Stored data entries:
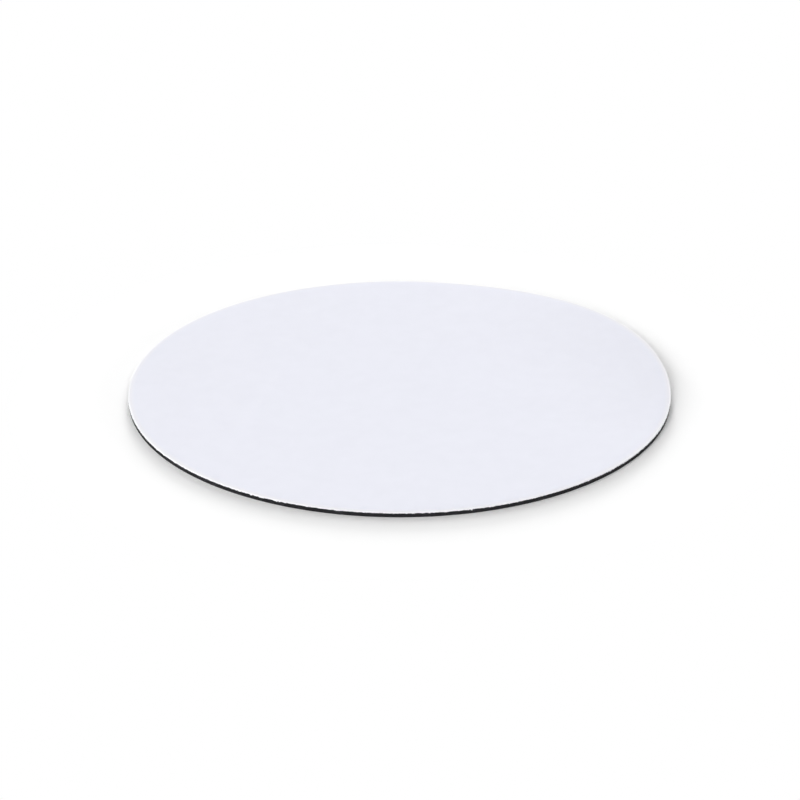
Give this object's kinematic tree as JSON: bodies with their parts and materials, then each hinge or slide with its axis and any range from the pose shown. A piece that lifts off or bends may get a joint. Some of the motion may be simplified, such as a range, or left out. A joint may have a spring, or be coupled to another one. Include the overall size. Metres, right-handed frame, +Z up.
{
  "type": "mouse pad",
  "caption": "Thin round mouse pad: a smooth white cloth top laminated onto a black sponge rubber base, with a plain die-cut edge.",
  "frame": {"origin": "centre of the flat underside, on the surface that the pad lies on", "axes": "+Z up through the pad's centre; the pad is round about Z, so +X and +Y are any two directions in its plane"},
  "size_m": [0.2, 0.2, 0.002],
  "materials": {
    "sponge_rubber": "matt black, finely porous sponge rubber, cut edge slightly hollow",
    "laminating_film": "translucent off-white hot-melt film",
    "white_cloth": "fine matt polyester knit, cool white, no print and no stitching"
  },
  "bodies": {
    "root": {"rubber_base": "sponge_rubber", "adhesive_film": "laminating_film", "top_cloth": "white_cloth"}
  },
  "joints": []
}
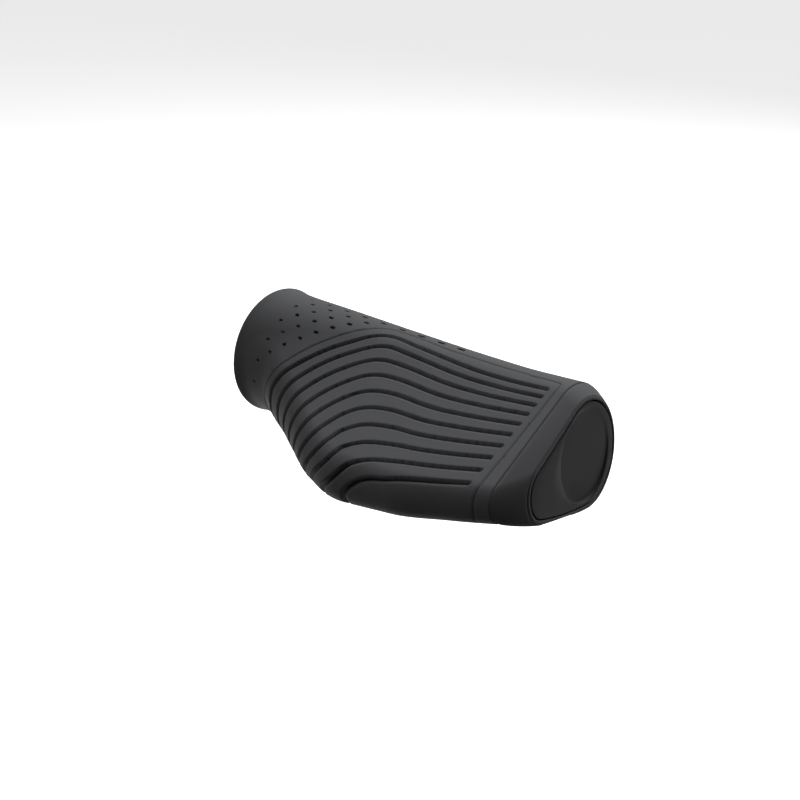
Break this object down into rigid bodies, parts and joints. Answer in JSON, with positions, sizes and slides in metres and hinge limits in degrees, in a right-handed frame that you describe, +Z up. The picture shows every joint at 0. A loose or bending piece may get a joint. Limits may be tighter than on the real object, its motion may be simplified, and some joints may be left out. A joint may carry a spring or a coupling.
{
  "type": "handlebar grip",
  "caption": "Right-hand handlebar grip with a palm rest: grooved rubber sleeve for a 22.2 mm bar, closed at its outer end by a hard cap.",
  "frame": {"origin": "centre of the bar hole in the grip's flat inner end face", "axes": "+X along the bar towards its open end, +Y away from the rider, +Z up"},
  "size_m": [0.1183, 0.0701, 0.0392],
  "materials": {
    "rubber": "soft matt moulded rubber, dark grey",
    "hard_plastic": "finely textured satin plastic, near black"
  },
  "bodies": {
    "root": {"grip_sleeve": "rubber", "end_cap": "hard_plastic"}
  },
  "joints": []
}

* DO THIS *
Go through the material above line by line and copy it exactly.

* RESPONSE FOR THIS EXERCISE *
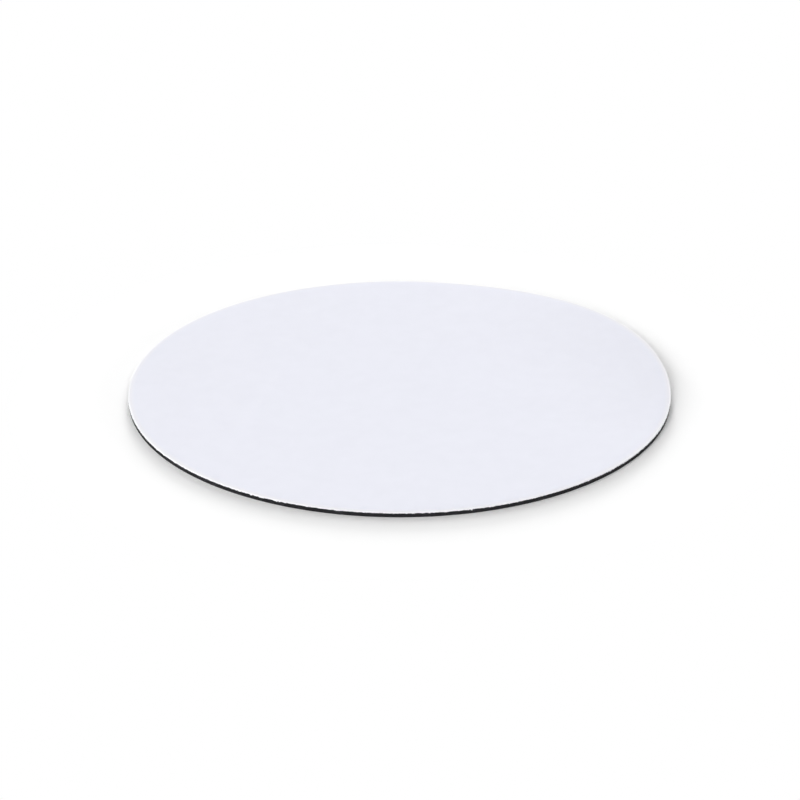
Give this object's kinematic tree as JSON: bodies with their parts and materials, then each hinge or slide with its axis and any range from the pose shown. A piece that lifts off or bends may get a joint. Some of the motion may be simplified, such as a range, or left out. A joint may have a spring, or be coupled to another one. Include the overall size. Metres, right-handed frame, +Z up.
{
  "type": "mouse pad",
  "caption": "Thin round mouse pad: a smooth white cloth top laminated onto a black sponge rubber base, with a plain die-cut edge.",
  "frame": {"origin": "centre of the flat underside, on the surface that the pad lies on", "axes": "+Z up through the pad's centre; the pad is round about Z, so +X and +Y are any two directions in its plane"},
  "size_m": [0.2, 0.2, 0.002],
  "materials": {
    "sponge_rubber": "matt black, finely porous sponge rubber, cut edge slightly hollow",
    "laminating_film": "translucent off-white hot-melt film",
    "white_cloth": "fine matt polyester knit, cool white, no print and no stitching"
  },
  "bodies": {
    "root": {"rubber_base": "sponge_rubber", "adhesive_film": "laminating_film", "top_cloth": "white_cloth"}
  },
  "joints": []
}
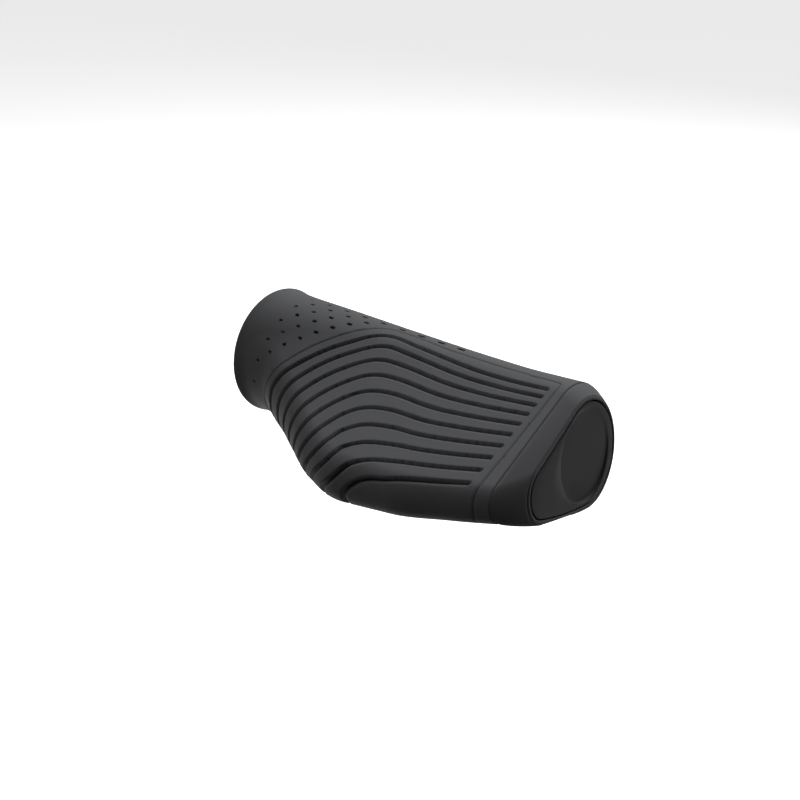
Break this object down into rigid bodies, parts and joints. Answer in JSON, with positions, sizes and slides in metres and hinge limits in degrees, in a right-handed frame that you describe, +Z up. The picture shows every joint at 0. A loose or bending piece may get a joint. Limits may be tighter than on the real object, its motion may be simplified, and some joints may be left out. A joint may carry a spring or a coupling.
{
  "type": "handlebar grip",
  "caption": "Right-hand handlebar grip with a palm rest: grooved rubber sleeve for a 22.2 mm bar, closed at its outer end by a hard cap.",
  "frame": {"origin": "centre of the bar hole in the grip's flat inner end face", "axes": "+X along the bar towards its open end, +Y away from the rider, +Z up"},
  "size_m": [0.1183, 0.0701, 0.0392],
  "materials": {
    "rubber": "soft matt moulded rubber, dark grey",
    "hard_plastic": "finely textured satin plastic, near black"
  },
  "bodies": {
    "root": {"grip_sleeve": "rubber", "end_cap": "hard_plastic"}
  },
  "joints": []
}